What is most needed in our world, therefore, is the rediscovery of the face of Love, which lies at the origin of our existence—a Love that gives us to ourselves through the love of our parents, through the community that envelops us, and which in turns entrusts us all to one another as brothers and sisters. When we yield ourselves up to this Love—to the God who is Love, the Communion of the Father, Son, and Holy Spirit who have created us for themselves—then we can begin to journey together toward our definitive Home, the one that awaits us in the new creation, in the bosom of the Trinity. It is communion, and communion alone, which can bestow this inestimable and absolutely necessary gift.

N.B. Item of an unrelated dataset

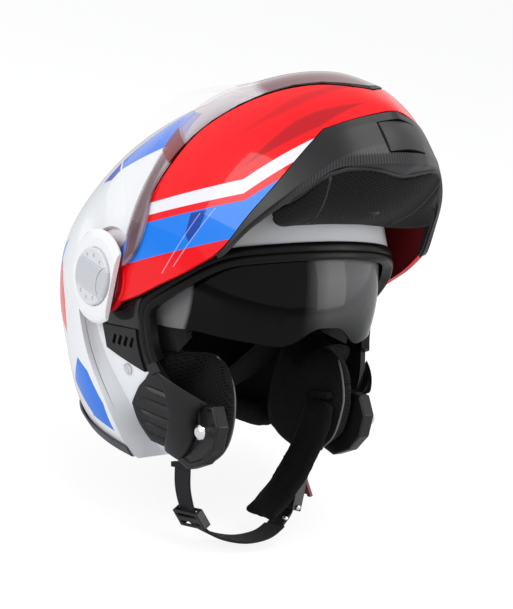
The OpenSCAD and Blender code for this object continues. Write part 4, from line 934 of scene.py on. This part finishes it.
# Chin strap. Woven webbing on the right with its slider, a padded sleeve on the left, both sewn
# to hangers under the shell.
web, web_tree, web_shader = new_material("strap_web", (0.006, 0.006, 0.007), 0.6)
wx, wy, wz = place_of(web_tree)
web_ridge_rate = 5600.0
web_pick_rate = 4200.0
ridges = sums(web_tree, "SINE", sums(web_tree, "MULTIPLY", wy, web_ridge_rate))
picks = sums(web_tree, "MULTIPLY_ADD", wz, web_pick_rate, sums(web_tree, "MULTIPLY", wx, web_pick_rate))
picks = sums(web_tree, "SINE", picks)
weave = sums(web_tree, "MULTIPLY", ridges, picks)
web_bump = web_tree.nodes.new("ShaderNodeBump")
web_bump.inputs["Strength"].default_value = 0.6
web_bump.inputs["Distance"].default_value = 0.0003
web_tree.links.new(weave, web_bump.inputs["Height"])
web_tree.links.new(web_bump.outputs["Normal"], web_shader.inputs["Normal"])
web_tree.links.new(painted(web_tree, (0.005, 0.005, 0.006), (0.014, 0.014, 0.016),
                           sums(web_tree, "MULTIPLY_ADD", weave, 0.5, 0.5)), web_shader.inputs["Base Color"])
web_shader.inputs["Specular IOR Level"].default_value = 0.2
sleeve_cloth = cloth_material("sleeve_cloth", (0.0035, 0.0035, 0.004), 1.4, 0.2, "yz", sheen=0.03,
                              depth=0.0002)
for node, name, levels, material in (("strap_web", "chin_strap", 2, web),
                                     ("strap_anchor_right", "strap_end_right", 1, web),
                                     ("strap_anchor_left", "strap_end_left", 1, sleeve_cloth)):
    strap = finer_copy(node, name, levels, sharp=34)
    strap.data.materials.append(material)
sleeve = finer_copy("strap_sleeve", "strap_cushion", levels=0, sharp=80)
puffed(sleeve, 0.003, 3.0, 0.0016, sleeve_cloth)
slide = finer_copy("strap_slider", "strap_buckle", levels=0, sharp=30)
edge_rounded(slide, 0.0008, segments=3)
slide.data.materials.append(latch_plastic)


# Ratchet buckle. A folded steel channel painted black, a dark red lever, rivets and a toothed
# tongue. Two rivet heads show beside the sleeve.
buckle_paint = moulded("buckle_paint", (0.009, 0.005, 0.009), 0.28, strength=0.1)[0]
lever_red = moulded("lever_red", (0.20, 0.030, 0.036), 0.28, strength=0.1)[0]
for node, name, slot_name, material in (("buckle_body", "buckle_case", "buckle_metal", buckle_paint),
                                        ("buckle_lever", "buckle_pull", "red_lever", lever_red)):
    part = finer_copy(node, name, levels=0, sharp=30)
    edge_rounded(part, 0.0005)
    part.data.materials.append(material)
dressed("buckle_rivets", polished_steel)
rivet_body = nodes["buckle_rivets"]["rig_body"]
for name, place in (("rivet_head_upper", (31.6, -100.6, -152.5)),
                    ("rivet_head_lower", (22.8, -99.5, -161.5))):
    form = bmesh.new()
    bmesh.ops.create_uvsphere(form, u_segments=24, v_segments=14, radius=0.0022)
    bmesh.ops.translate(form, verts=form.verts, vec=Vector(place) / 1000)
    for face in form.faces:
        face.smooth = True
    new_piece(name, form, rivet_body, "buckle_rivets", polished_steel)
tongue = finer_copy("buckle_tongue", "ratchet_tongue", levels=1, sharp=34)
tongue.data.materials.append(latch_plastic)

In the experience of communion we are enabled to recognize that our existence is a gift flowing from the love of God, enveloped within his cradling arms at every moment, and therefore to abandon ourselves to him in trust, gratitude, and simplicity as his children. In the certainty of knowing ourselves to be infinitely, tenderly, and uniquely loved by God, and called to share in his intimate life, we can live our lives in an attitude of playfulness, joy, and abiding restfulness. In a word, we can live our lives in childlike receptivity to the unceasing gift of God’s love and in the peace of being enfolded in his fatherly care. Then, we can let our lives unfold—yes, we can give our lives totally and wholeheartedly back to God and to our brethren—in the simplicity of a little child who is the Father’s “delight day by day, playing before him all the while, playing over the whole of his earth, and delighting in the children of men” (cf. Proverbs 8:30-31).

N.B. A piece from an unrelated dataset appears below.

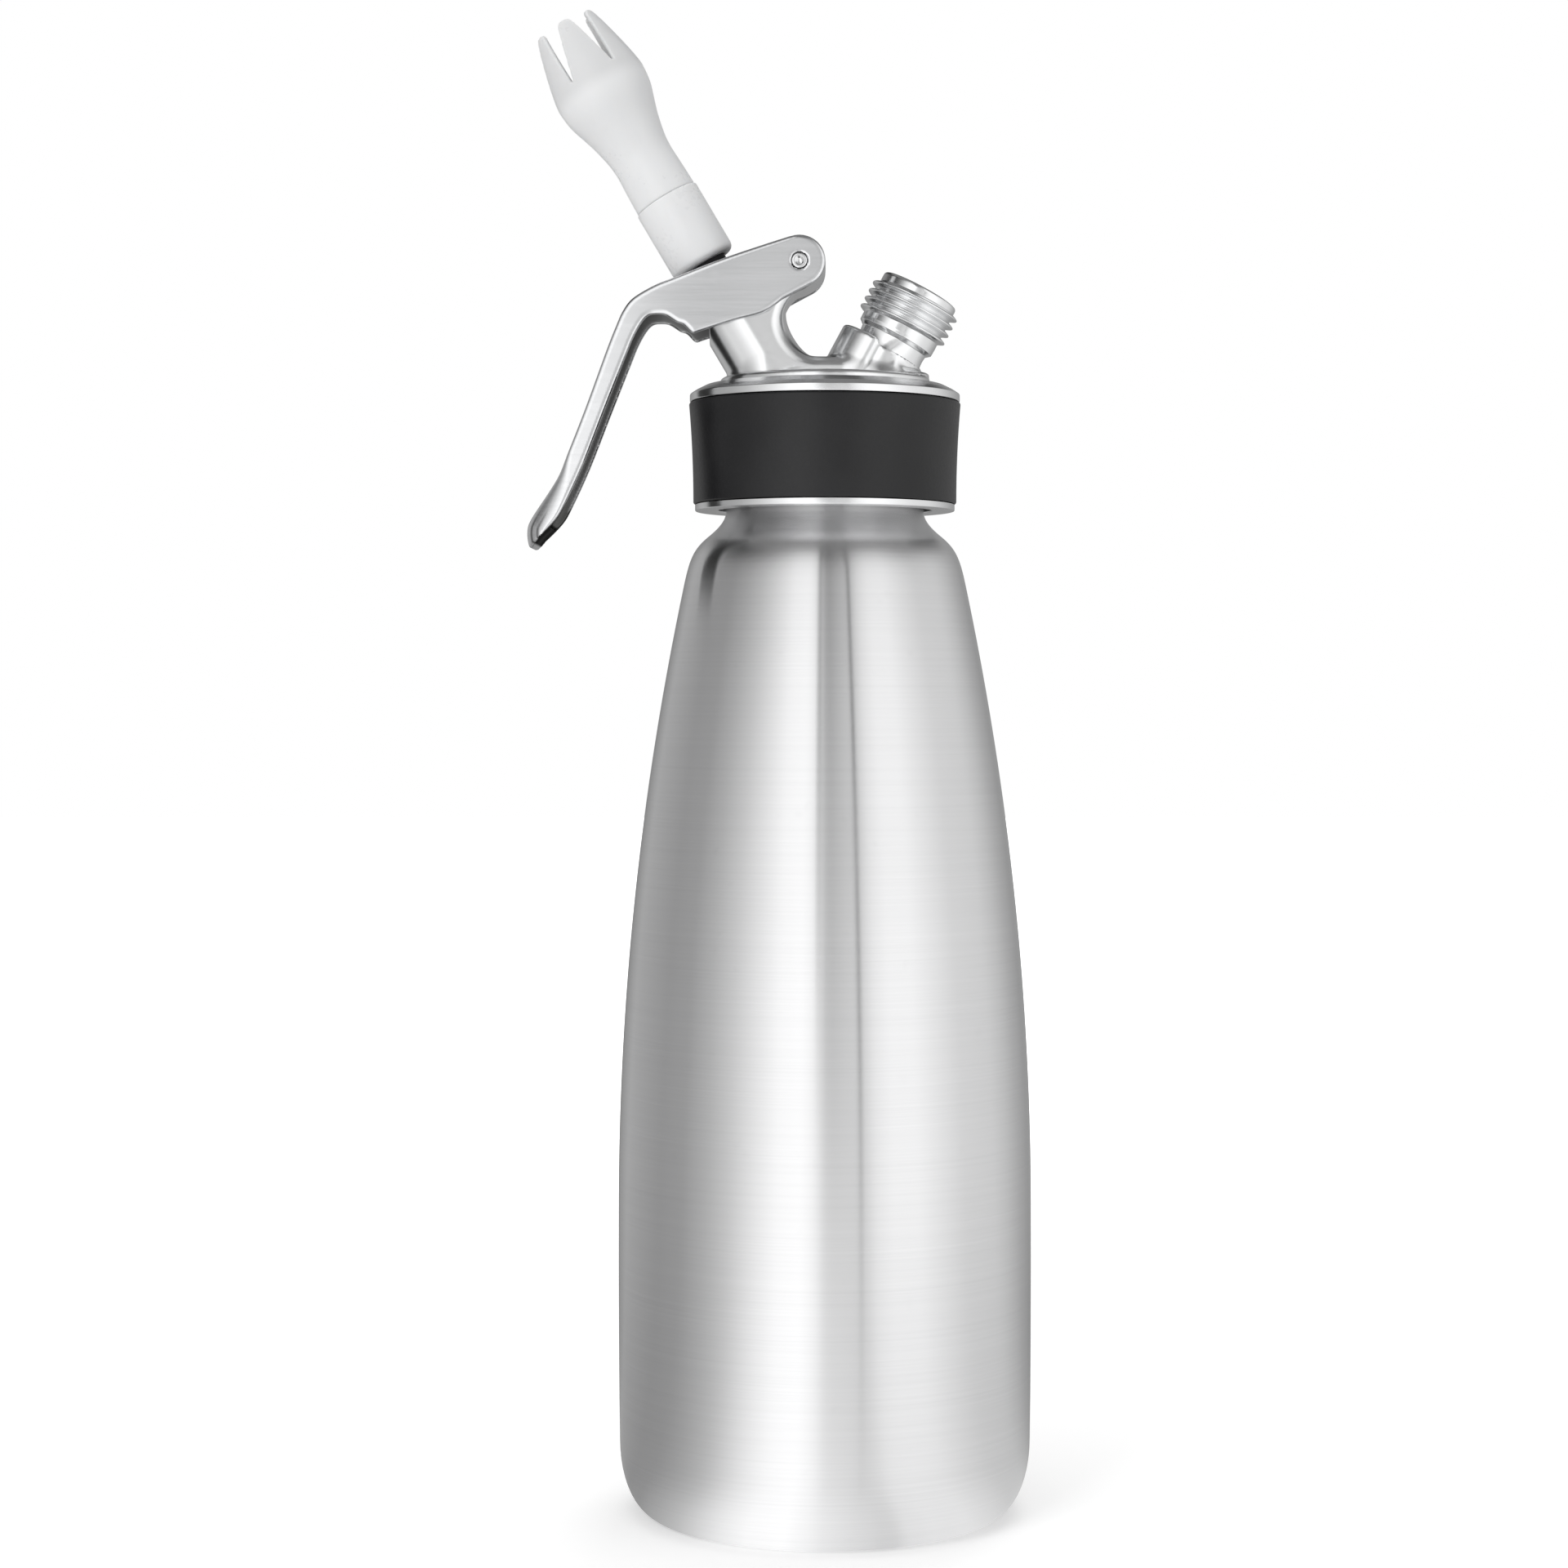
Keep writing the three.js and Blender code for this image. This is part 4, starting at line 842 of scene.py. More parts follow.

Further, this mystery of intimacy is in no way opposed to the cares and responsibilities of life, nor to the mission to “go out” to those who are separated from God; rather it is what informs all of this and gives it meaning. Yes, communion is the very wellspring of all authentic mission, and the place from which mission flows and to which it returns. For in the last analysis, mission is nothing but a service of communion. It is the expression of our reception of the gift of God’s Love and of the experience of intimacy with him and with others in his Church—this experience that flows out to love, touch, embrace, and accompany others, in order to open the way for them to enter into the communion that has given meaning and happiness to our own lives. It is to reach out to those who are lost, who are homeless, who are thirsting for a God they do not know and a family they have not found, in order to walk with them, hand in hand, to the place for which they long.

We can say even more. Not only is communion the wellspring and the goal of all mission, but it is also itself inherently fruitful, the very core of the Church’s life, from which rivers of grace and salvation flow. Therefore, to the degree that we plunge ourselves into the embrace of the Lord in prayer and self-surrender, to the degree that we live as a true family united in love, to that degree our lives become transparent for the outpouring of God’s love in the world. In other words, the more deeply we allow ourselves to be gathered back to the center, to the wellspring of gift, the more that love can flow out through the Church, in order to draw those far away into the welcoming embrace of God, the God who is already present to each one of us.

At the heart of our human and Christian vocation is therefore immersion in the intimacy of God’s embrace, the filial abandonment of our hearts into the arms of our heavenly Father and into the embrace of Christ, and the mutual love and intimate human community that blossom in this place. And we are invited to do this, believing that this is the greatest gift that we can offer to our world—because intimacy with God and with our brethren is inherently fruitful, like a plant rooted deep in the soil and drinking of the water of life, whose fragrance, beauty, and fruit therefore spontaneously blossom.